The attraction of the paper lay also in the competitions that they ran for ‘Spot the Ball’; this was never easy, but always felt doable.
And of course, as almost always, there was a connection with gambling. Running through the pool numbers allowed readers to see if they had made their fortune on a Saturday night.
As Tim Adams has written, all of this has now been overcome by smartphones: “It is, like everything else, always in your pocket or on your screen, searchable in the sleepless early hours, tweetable over a lunchtime sandwich. Like all news, unmoored from its allotted time and place, its pink or green physicality, it has lost a little of its specific magic.”
This magic first revealed itself with the publication of the ‘Sports Argus’ in Birmingham in 1882. It was printed on pink paper and centred on the exploits of Aston Villa.

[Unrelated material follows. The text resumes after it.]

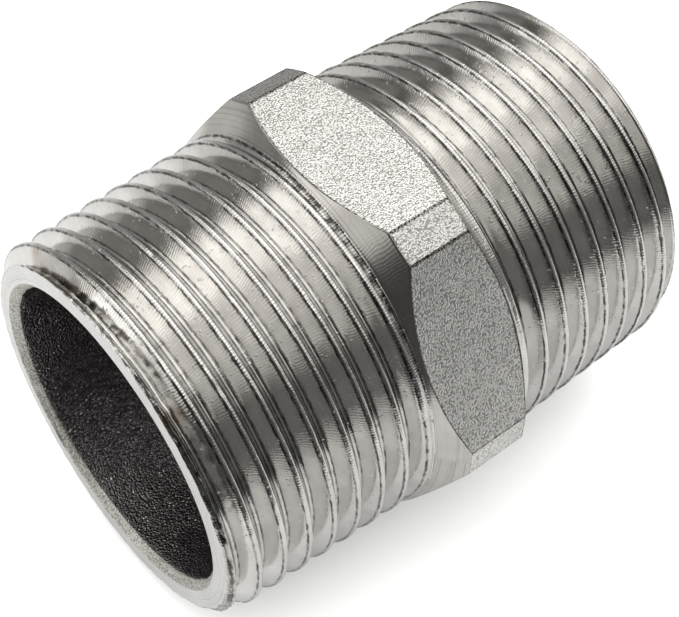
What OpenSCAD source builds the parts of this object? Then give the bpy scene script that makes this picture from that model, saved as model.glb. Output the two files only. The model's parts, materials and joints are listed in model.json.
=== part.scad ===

Almost immediately, the idea of publishing a Saturday evening special edition of a newspaper spread across the cities of the United Kingdom in tandem with the extraordinary spread of soccer in the 1880s and 1890s. This was a spread which was manifest, in the first instance, in interest in the FA Cup and then in the Football League which was established in 1888.
This new form of the organisation of sport (through clubs competing in cups and leagues under the control of governing bodies) allowed for commercialisation on an unprecedented scale. It involved the building of dedicated football grounds (for the first time) and the payment of players.
To fill grounds and pay players demanded people to pay through the gates and – in an incredibly mutually beneficial partnership with soccer leagues – newspapers became central to an information, advertising, entertainment and star content creation system. The production of special editions of newspapers on Saturday evening emphasised the lust for soccer, for news of soccer and for the conversation that flowed from this.
And it spread also to Ireland – though not to Dublin.
In the 1880s and 1890s, soccer in Ireland was dominated by Belfast. It was there that the first clubs were organised into league and cup competitions. And it was there that the idea of a newspaper dedicated to soccer appeared through the publication in 1888 of the ‘Ulster Cyclist and Football News’. This was renamed the following year as the ‘Ulster Football and Cycling News ‘ and 407 editions were published between then and 1896, when the paper closed.
By the way, every edition of this newspaper has now been digitised and sits in the digital archive of the British Newspaper Archive (along with digital copies of many other national and regional Irish newspapers), which can be accessed through this website: britishnewspaperarchive.co.uk.
This newspaper was essentially replaced by ‘Ulster’s Saturday Night’ which was later renamed ‘Ireland’s Saturday Night’. It was originally printed on pink paper, and was part of the ‘Belfast Telegraph’ group of papers.
When the paper eventually closed in 2008, the then editor of the Telegraph, said: “At the height of its popularity in the 1930s, 1940s, 1950s and 1960s, Ireland’s Saturday Night’ was an instant source of information on a wide variety of sports which took place throughout Northern Ireland every Saturday.” The problem by 2008, of course, was that “instant” now found a new meaning.
Despite enduring for more than a century – and thriving across the heyday of newspapers – the collapse of the traditional 3pm Saturday kick-off during the Premier League era after 1990 was a disaster for ‘Saturday Final’ newspapers.
What also mattered was the disaggregation of the sporting traditions of English cities. It was not just the Football League scores that were included, but also extensive coverage of local leagues in soccer and rugby. This created a sense of unity within a city and across a sport. The decline of park leagues also gave the sense that what happens in the stadia of the Premier League is now entirely divorced from the amateur sporting world of junior soccer.
But it is technological change that has finally undone the place of the matchday newspaper. It is a tribute to the resilience of the newspaper as a tradition that it survived so many previous technological changes which might have brought a much earlier demise.
The reading out of soccer results on the radio from the mid-20th century was the first significant threat. The next was the arrival on BBC Grandstand of the ‘Vidiprinter’, whirring away as it showed on screen the results of matches as they arrived live in the television studio.
A further step came with the arrival of Teletext, a service which gathered momentum through the 1990s. It was not unknown for people to sit staring at pages which listed matches underway in England, waiting for them to change, with news of a goal. From Ceefax to Aertel, this felt like cutting-edge access to information that could define the happiness of a weekend.
Ultimately, though, it is the triumph of the Internet which has destroyed the last remnant of this Victorian practice. The provision of immediate access to information about the progress and result of matches – even those not being broadcast live – left the Saturday editions dependent on nostalgia and tradition. These are, it is true, potent selling points, but they are also always vulnerable to being overwhelmed by forces of relentless technological modernisation.
That the newspaper in Portsmouth survived long after those in other cities collapsed in the early years of this millennium is testament to the quality of the people who produced it and to the culture of the city.
But culture is dynamic and change has the inevitable quality of bringing an end to everything.